2

I am facing issue while executing distcp command between two different hadoop clusters,

Caused by: java.io.IOException: Mismatch in length of source:hdfs://ip1/xxxxxxxxxx/xxxxx and target:hdfs://nameservice1/xxxxxx/.distcp.tmp.attempt_1483200922993_0056_m_000011_2

I tried using -pb and -skipcrccheck:

hadoop distcp -pb -skipcrccheck -update hdfs://ip1/xxxxxxxxxx/xxxxx hdfs:///xxxxxxxxxxxx/ 

hadoop distcp -pb  hdfs://ip1/xxxxxxxxxx/xxxxx hdfs:///xxxxxxxxxxxx/ 

hadoop distcp -skipcrccheck -update hdfs://ip1/xxxxxxxxxx/xxxxx hdfs:///xxxxxxxxxxxx/ 

but nothing seems to be working.

Any solutions please.

Ahmad F
  • 30,560
  • 17
  • 97
  • 143
Aditya
  • 21
  • 4
  • versions of the clusters are the same?

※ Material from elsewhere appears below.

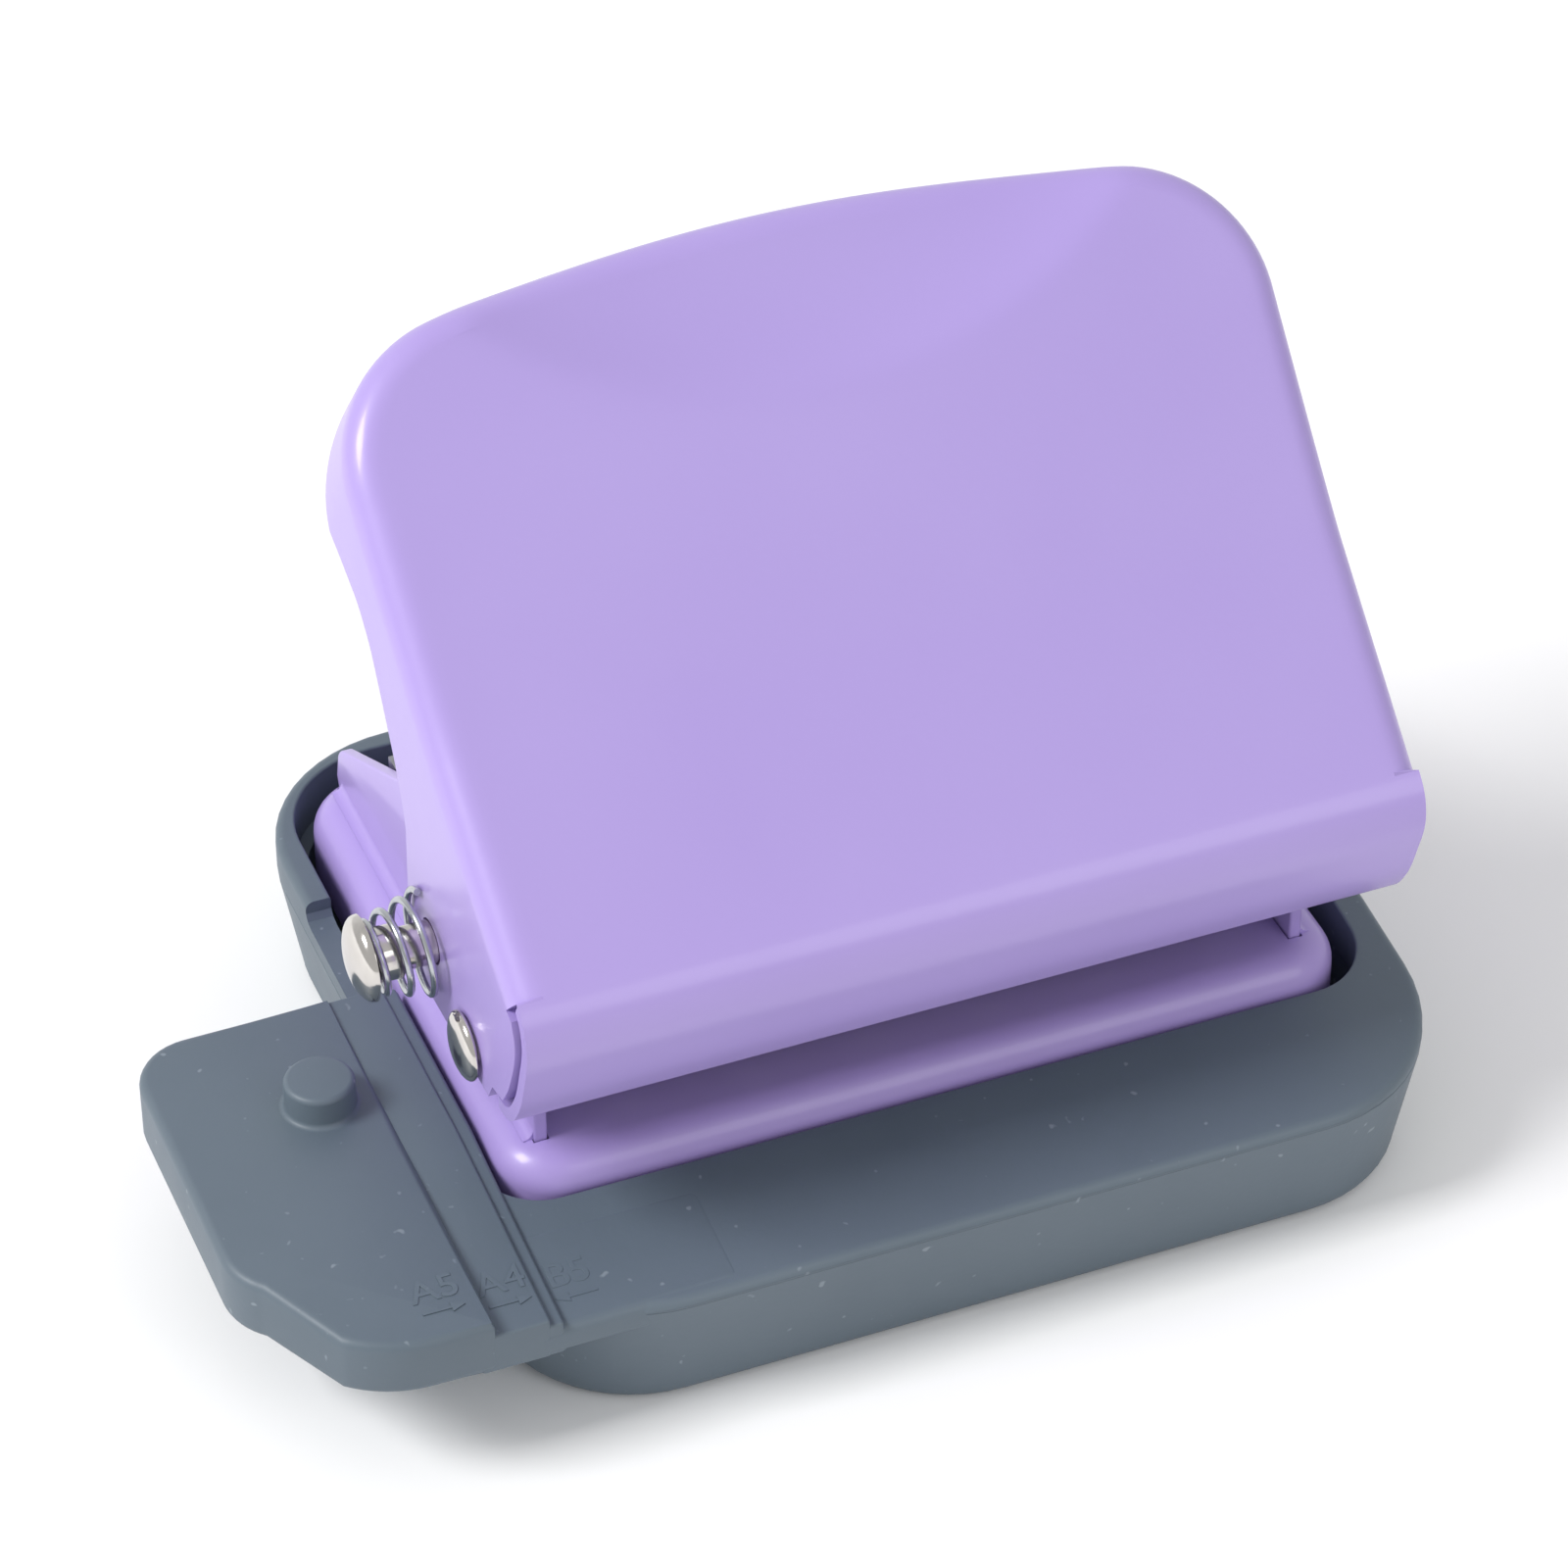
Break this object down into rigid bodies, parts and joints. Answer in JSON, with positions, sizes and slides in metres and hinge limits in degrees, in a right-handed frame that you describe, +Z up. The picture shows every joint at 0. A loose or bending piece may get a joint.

I think there is an incompatibility between the versions of the two clusters. Basing on _Hadoop the Definitive Guide_ try: `If the two clusters are running incompatible versions of HDFS, then you can use the webhdfs protocol to distcp between them: % hadoop distcp webhdfs://namenode1:50070/foo webhdfs://namenode2:50070/foo` – Thomas8 Jan 09 '17 at 10:33
  • The versions(cdh5.8.2) are same ,event tried with webhdfs but stil the same error. – Aditya Jan 09 '17 at 16:51
  • Does it always fail for everything, or sometimes for specific files? And does it fail like this in 2 directions or just from cluster 1 to cluster 2? – Dennis Jaheruddin Jan 29 '17 at 15:42
  • It fails if there are any bad/corrupt files,yes it can fail in both the directions cluster 1 to cluster 2 and vice versa. – Aditya Jan 29 '17 at 15:56

3 Answers3

1

I was facing the same issue with distcp between two Hadoop clusters of exactly the same version. For me it turned out to be due to some files in one of the source directories being still open. Once I ran distcp for each source directory individually I was able to find that was the case - it worked fine for all but the one directory with the open files and only for those files. Of course it's hard to tell at first blush.

Edi Bice
  • 566
  • 6
  • 18
0

The issue was resolved by performing copyToLocal from cluster1 one to local linux fs and copyFromLocal to cluster2.

Aditya
  • 21
  • 4
-1
  1. Check source file stats, use command:

    hdfs fsck hdfs://xxxxxxxxxxx
    
  2. If the source file is not close, use this command to close it:

    hdfs debug recoverLease -path hdfs://xxxxxxx
    
  3. hadoop distcp -bandwidth 15 -m 50 -pb hdfs://xxxxxx hdfs://xxxxxx

Bùi Đức Khánh
  • 3,975
  • 6
  • 27
  • 43
tom lee
  • 1
  • 1